Ajesaia
- Full name: Association des Jeunes Sportifs de l'Avenir Inter-Arrondissements
- Founded: 1998
- Ground: Mahamasina Stadium Antananarivo, Madagascar
- Capacity: 40,880
- Chairman: Manda RATSIMBAZAFY
- Manager: Jeremia Randriambololona
- League: THB Champions League

= Ajesaia =

Malagasy football club

Ajesaia is a Malagasy football club based in Itaosy, Analamanga.

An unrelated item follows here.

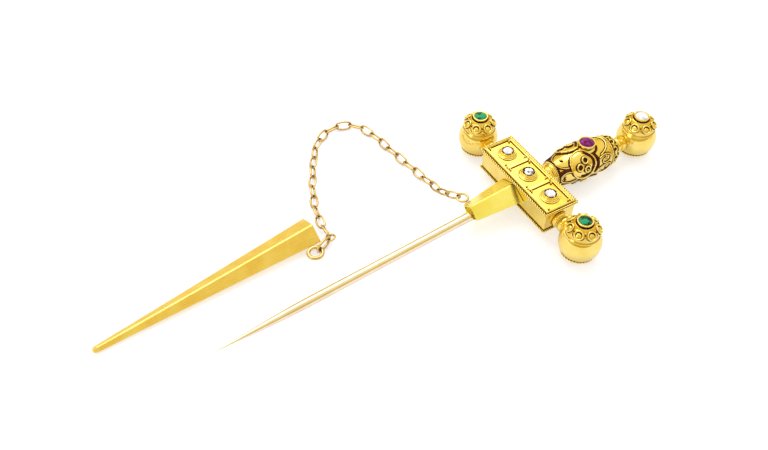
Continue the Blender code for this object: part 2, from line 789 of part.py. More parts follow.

The team won the Coupe de Madagascar in 2006, qualifying them for the Super Coupe de Madagascar (which they lost 1–0 to AS Adema) and the CAF Confederation Cup (where they beat Curepipe Starlight SC of Mauritius in the preliminary round, but lost to Ismaily SC of Egypt in the first round).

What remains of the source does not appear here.